__DATASET EXCERPT__:

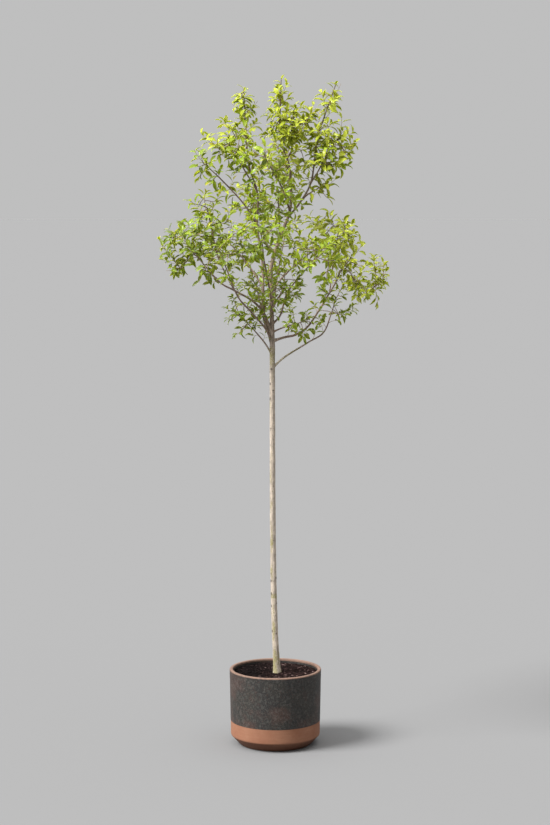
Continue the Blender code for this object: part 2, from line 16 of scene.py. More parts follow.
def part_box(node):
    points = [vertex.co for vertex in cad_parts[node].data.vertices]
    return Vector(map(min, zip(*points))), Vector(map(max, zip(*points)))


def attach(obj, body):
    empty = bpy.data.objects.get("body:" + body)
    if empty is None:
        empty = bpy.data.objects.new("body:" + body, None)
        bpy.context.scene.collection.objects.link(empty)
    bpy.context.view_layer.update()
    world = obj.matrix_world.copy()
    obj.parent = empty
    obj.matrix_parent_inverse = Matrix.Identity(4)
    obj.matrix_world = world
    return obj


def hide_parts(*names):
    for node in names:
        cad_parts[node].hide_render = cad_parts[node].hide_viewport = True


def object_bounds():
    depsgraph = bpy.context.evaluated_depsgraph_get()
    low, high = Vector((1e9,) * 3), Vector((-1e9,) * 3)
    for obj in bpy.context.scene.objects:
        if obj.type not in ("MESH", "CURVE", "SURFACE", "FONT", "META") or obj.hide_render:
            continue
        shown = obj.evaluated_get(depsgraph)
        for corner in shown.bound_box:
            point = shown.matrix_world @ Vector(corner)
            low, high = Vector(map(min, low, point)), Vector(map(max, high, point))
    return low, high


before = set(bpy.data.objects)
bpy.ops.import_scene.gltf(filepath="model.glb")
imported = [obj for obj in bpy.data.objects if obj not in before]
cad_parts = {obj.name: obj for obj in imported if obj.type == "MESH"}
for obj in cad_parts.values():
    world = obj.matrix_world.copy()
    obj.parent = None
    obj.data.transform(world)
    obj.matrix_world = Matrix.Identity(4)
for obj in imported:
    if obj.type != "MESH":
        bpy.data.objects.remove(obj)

__EXERCISE AIM__:
Write the listing out again, exactly as it reads.

__FULL RESPONSE__:
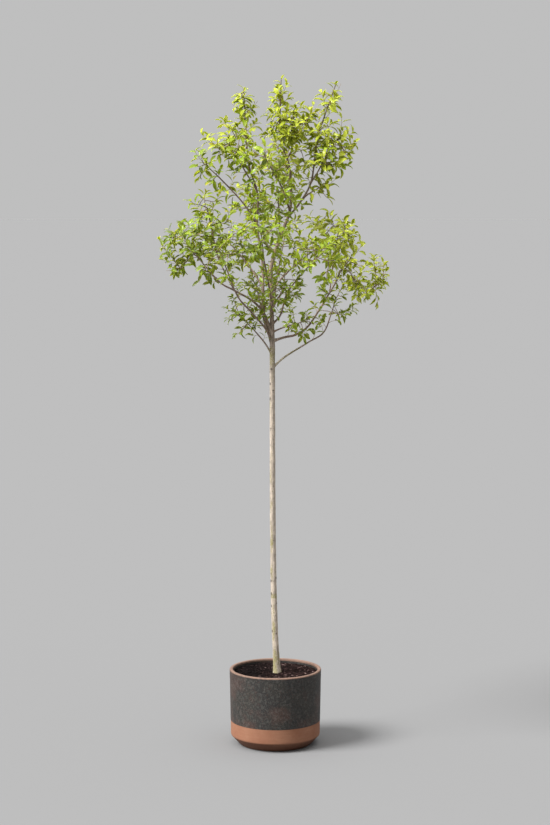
Continue the Blender code for this object: part 2, from line 16 of scene.py. More parts follow.
def part_box(node):
    points = [vertex.co for vertex in cad_parts[node].data.vertices]
    return Vector(map(min, zip(*points))), Vector(map(max, zip(*points)))


def attach(obj, body):
    empty = bpy.data.objects.get("body:" + body)
    if empty is None:
        empty = bpy.data.objects.new("body:" + body, None)
        bpy.context.scene.collection.objects.link(empty)
    bpy.context.view_layer.update()
    world = obj.matrix_world.copy()
    obj.parent = empty
    obj.matrix_parent_inverse = Matrix.Identity(4)
    obj.matrix_world = world
    return obj


def hide_parts(*names):
    for node in names:
        cad_parts[node].hide_render = cad_parts[node].hide_viewport = True


def object_bounds():
    depsgraph = bpy.context.evaluated_depsgraph_get()
    low, high = Vector((1e9,) * 3), Vector((-1e9,) * 3)
    for obj in bpy.context.scene.objects:
        if obj.type not in ("MESH", "CURVE", "SURFACE", "FONT", "META") or obj.hide_render:
            continue
        shown = obj.evaluated_get(depsgraph)
        for corner in shown.bound_box:
            point = shown.matrix_world @ Vector(corner)
            low, high = Vector(map(min, low, point)), Vector(map(max, high, point))
    return low, high


before = set(bpy.data.objects)
bpy.ops.import_scene.gltf(filepath="model.glb")
imported = [obj for obj in bpy.data.objects if obj not in before]
cad_parts = {obj.name: obj for obj in imported if obj.type == "MESH"}
for obj in cad_parts.values():
    world = obj.matrix_world.copy()
    obj.parent = None
    obj.data.transform(world)
    obj.matrix_world = Matrix.Identity(4)
for obj in imported:
    if obj.type != "MESH":
        bpy.data.objects.remove(obj)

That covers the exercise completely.